◆ RECORDS FOR PROCESSING ◆
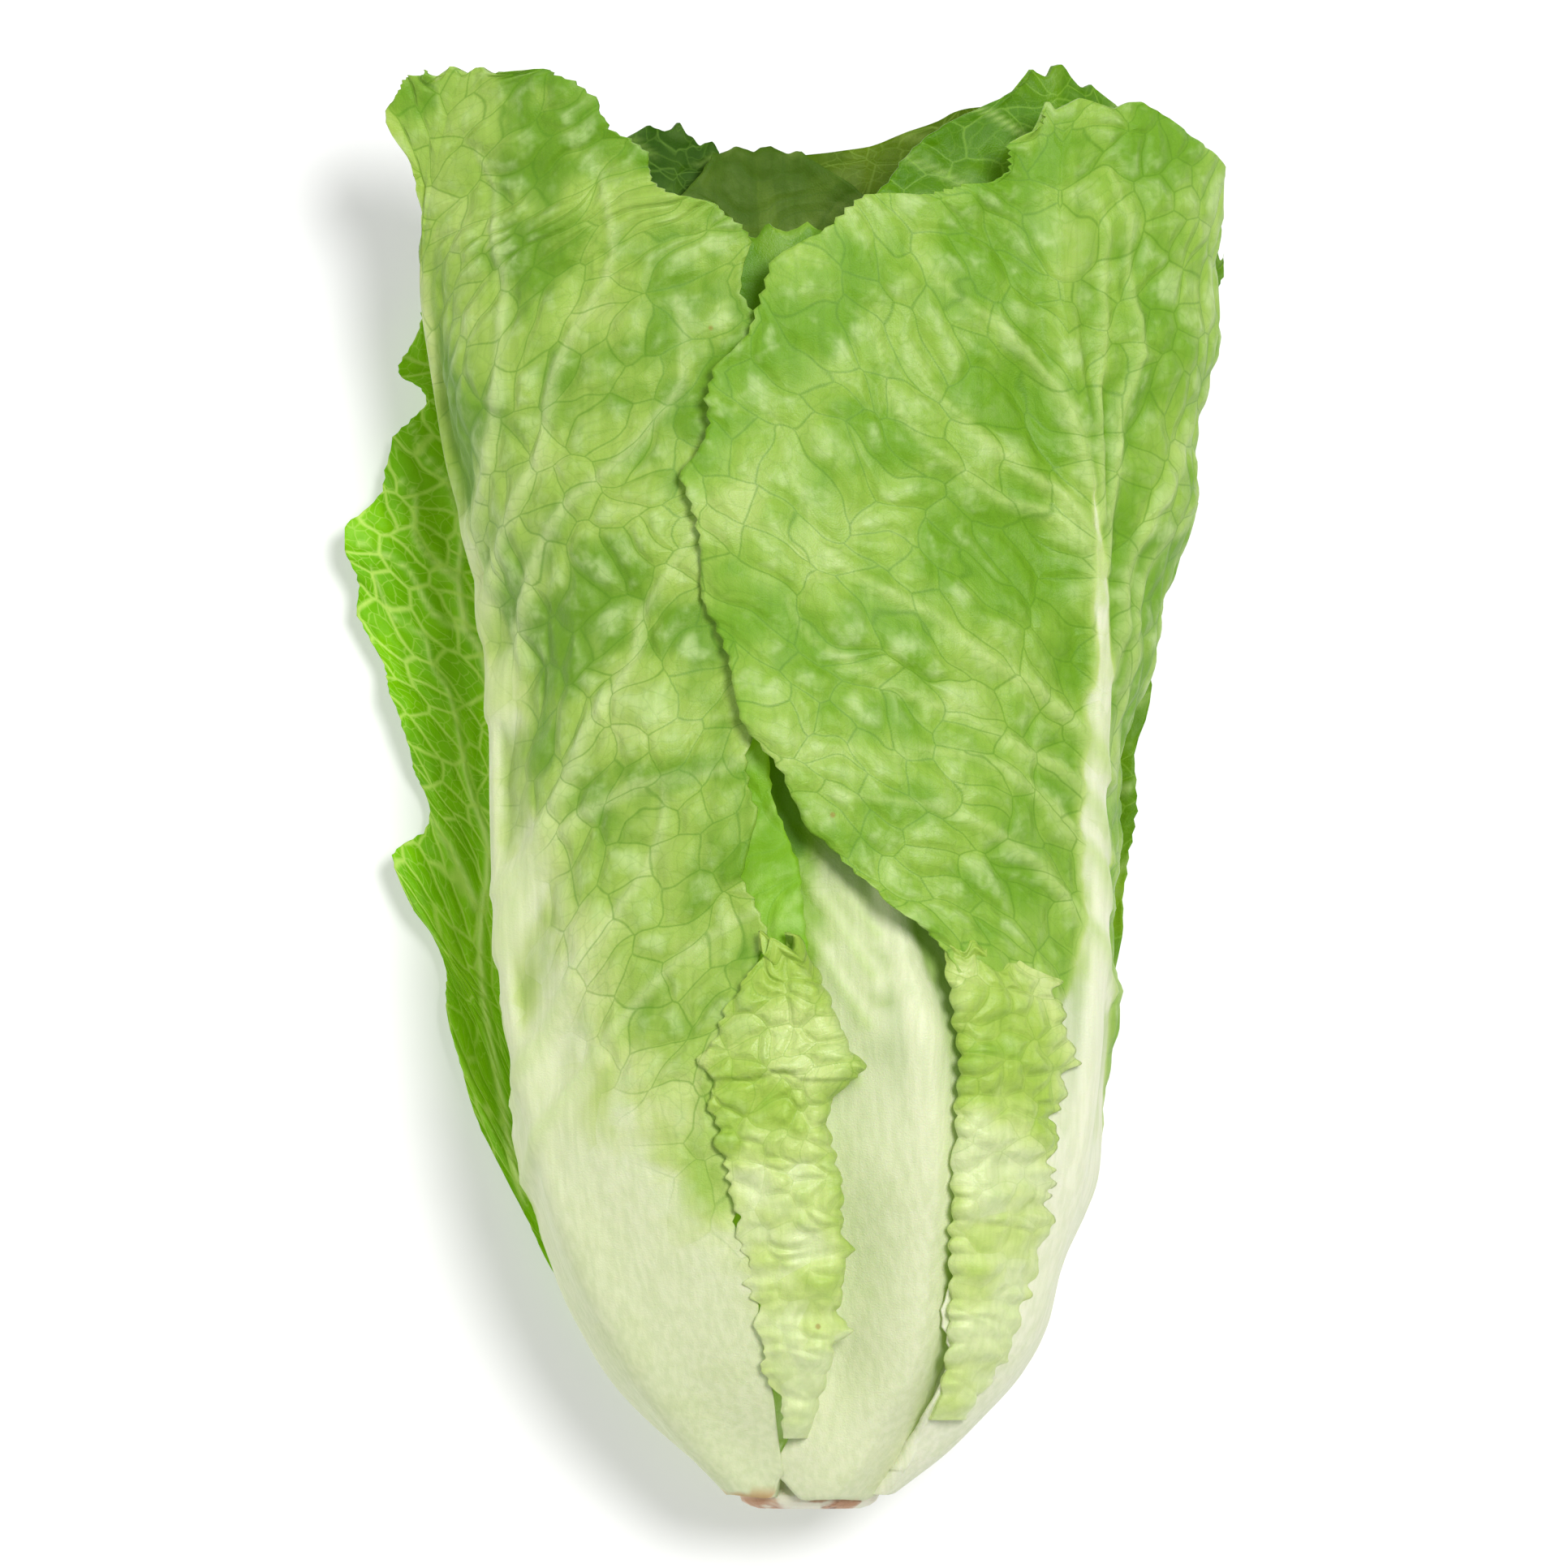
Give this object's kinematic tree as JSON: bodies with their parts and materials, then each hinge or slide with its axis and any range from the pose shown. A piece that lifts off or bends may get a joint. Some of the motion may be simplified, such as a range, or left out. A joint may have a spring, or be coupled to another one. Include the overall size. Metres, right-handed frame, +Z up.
{
  "type": "romaine lettuce heart",
  "caption": "Romaine heart lying down: long quilted green leaves with thick white ribs wrapped round a short cut stem, open at the tips.",
  "frame": {"origin": "on the surface that the head lies on, below the middle of its length", "axes": "+Y from the cut butt to the leaf tips, +Z up from the surface, +X to the right seen from above"},
  "size_m": [0.147, 0.2403, 0.0868],
  "materials": {
    "stem_flesh": "moist cut flesh, cream with tan patches at the cut",
    "leaf_front_left": "satin waxy leaf, pale green underside with a white-green midrib",
    "leaf_front_right": "satin waxy leaf, pale green underside with a white-green midrib",
    "leaf_centre": "smooth white-green rib with a thin pale blade",
    "leaf_inner_left": "crinkled yellow-green leaf",
    "leaf_second_right": "satin waxy leaf, bright green",
    "leaf_back_left": "satin saturated green leaf with pale net veins",
    "leaf_back_right": "satin green leaf",
    "leaf_rear_left": "dark green leaf with pale veins",
    "leaf_rear_right": "olive green leaf with a yellowish margin",
    "leaf_rear_centre": "dull dark green leaf",
    "leaf_heart_left": "pale yellow-green heart leaf",
    "leaf_heart_right": "pale yellow-green heart leaf"
  },
  "bodies": {
    "root": {"stem": "stem_flesh", "leaf_front_left": "leaf_front_left", "leaf_front_right": "leaf_front_right", "leaf_centre": "leaf_centre", "leaf_inner_left": "leaf_inner_left", "leaf_second_right": "leaf_second_right", "leaf_back_left": "leaf_back_left", "leaf_back_right": "leaf_back_right", "leaf_rear_left": "leaf_rear_left", "leaf_rear_right": "leaf_rear_right", "leaf_rear_centre": "leaf_rear_centre", "leaf_heart_left": "leaf_heart_left", "leaf_heart_right": "leaf_heart_right"}
  },
  "joints": []
}
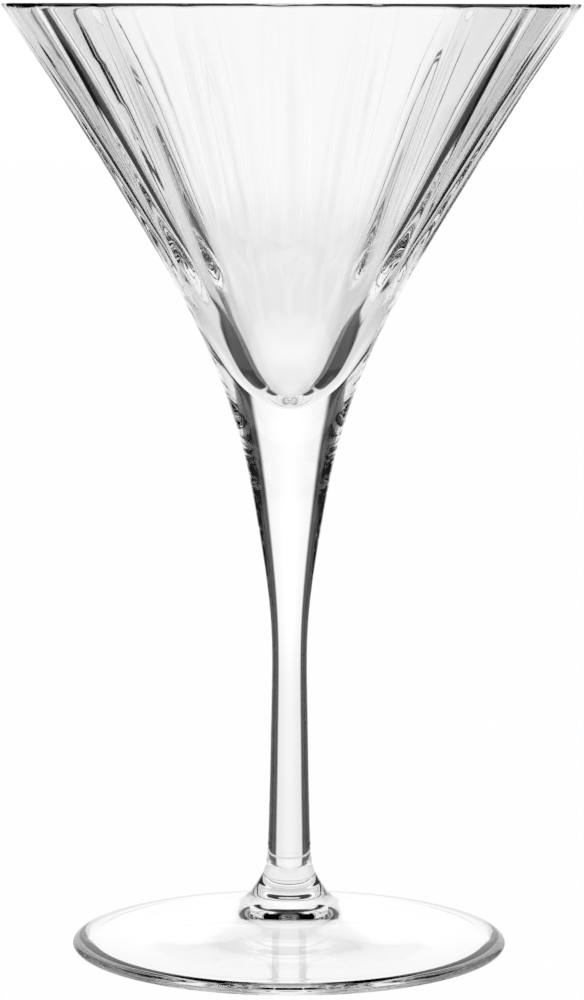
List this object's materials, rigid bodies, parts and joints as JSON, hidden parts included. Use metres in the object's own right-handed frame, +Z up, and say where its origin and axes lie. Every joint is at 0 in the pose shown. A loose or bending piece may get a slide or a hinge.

◆ EXERCISE DETAILS ◆
All of the data needs to be reproduced exactly, with no line missing.

◆ SOLUTION ◆
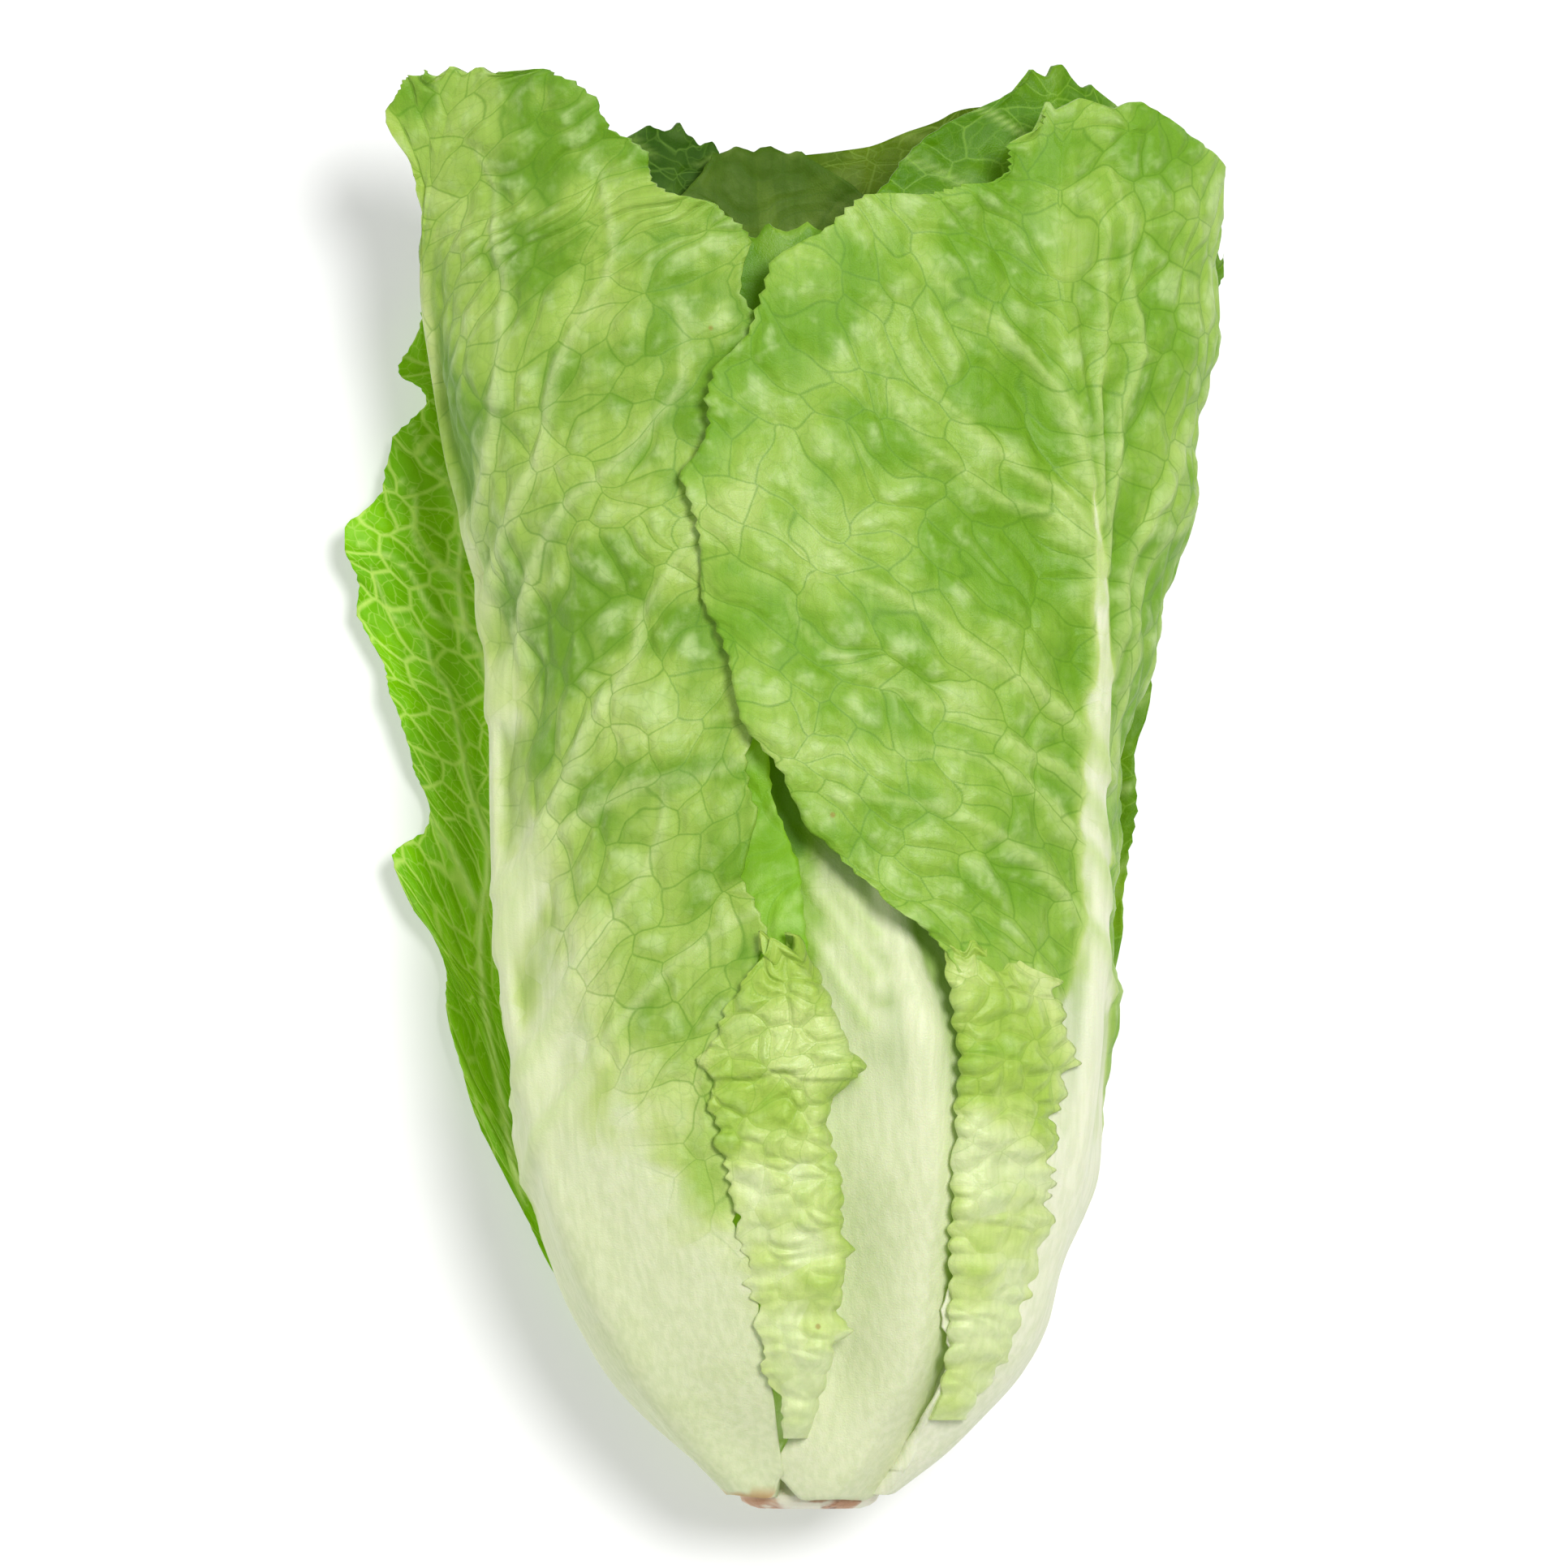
Give this object's kinematic tree as JSON: bodies with their parts and materials, then each hinge or slide with its axis and any range from the pose shown. A piece that lifts off or bends may get a joint. Some of the motion may be simplified, such as a range, or left out. A joint may have a spring, or be coupled to another one. Include the overall size. Metres, right-handed frame, +Z up.
{
  "type": "romaine lettuce heart",
  "caption": "Romaine heart lying down: long quilted green leaves with thick white ribs wrapped round a short cut stem, open at the tips.",
  "frame": {"origin": "on the surface that the head lies on, below the middle of its length", "axes": "+Y from the cut butt to the leaf tips, +Z up from the surface, +X to the right seen from above"},
  "size_m": [0.147, 0.2403, 0.0868],
  "materials": {
    "stem_flesh": "moist cut flesh, cream with tan patches at the cut",
    "leaf_front_left": "satin waxy leaf, pale green underside with a white-green midrib",
    "leaf_front_right": "satin waxy leaf, pale green underside with a white-green midrib",
    "leaf_centre": "smooth white-green rib with a thin pale blade",
    "leaf_inner_left": "crinkled yellow-green leaf",
    "leaf_second_right": "satin waxy leaf, bright green",
    "leaf_back_left": "satin saturated green leaf with pale net veins",
    "leaf_back_right": "satin green leaf",
    "leaf_rear_left": "dark green leaf with pale veins",
    "leaf_rear_right": "olive green leaf with a yellowish margin",
    "leaf_rear_centre": "dull dark green leaf",
    "leaf_heart_left": "pale yellow-green heart leaf",
    "leaf_heart_right": "pale yellow-green heart leaf"
  },
  "bodies": {
    "root": {"stem": "stem_flesh", "leaf_front_left": "leaf_front_left", "leaf_front_right": "leaf_front_right", "leaf_centre": "leaf_centre", "leaf_inner_left": "leaf_inner_left", "leaf_second_right": "leaf_second_right", "leaf_back_left": "leaf_back_left", "leaf_back_right": "leaf_back_right", "leaf_rear_left": "leaf_rear_left", "leaf_rear_right": "leaf_rear_right", "leaf_rear_centre": "leaf_rear_centre", "leaf_heart_left": "leaf_heart_left", "leaf_heart_right": "leaf_heart_right"}
  },
  "joints": []
}
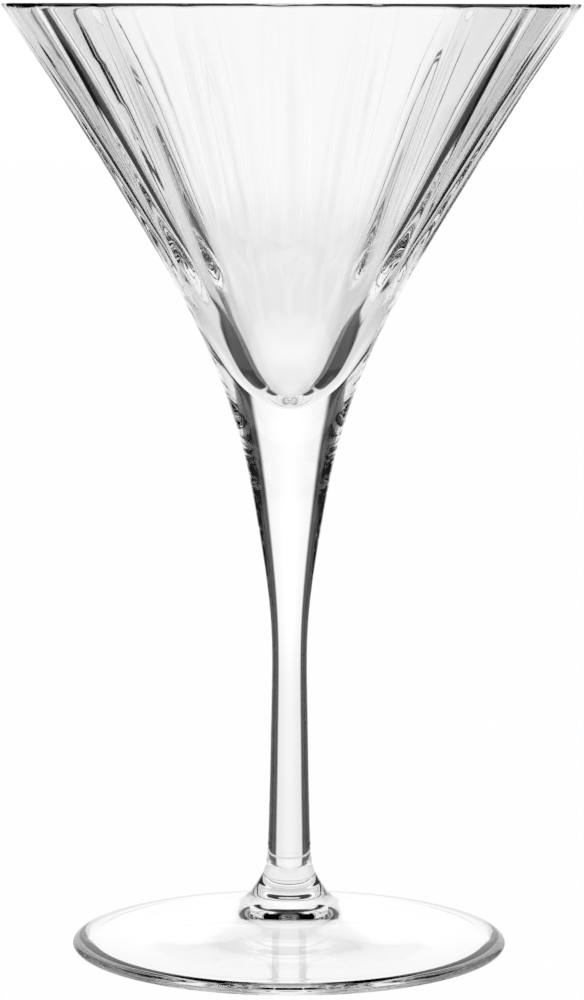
List this object's materials, rigid bodies, parts and joints as JSON, hidden parts included. Use metres in the object's own right-handed frame, +Z up, and say where its origin and axes lie. Every joint is at 0 in the pose shown. A loose or bending piece may get a slide or a hinge.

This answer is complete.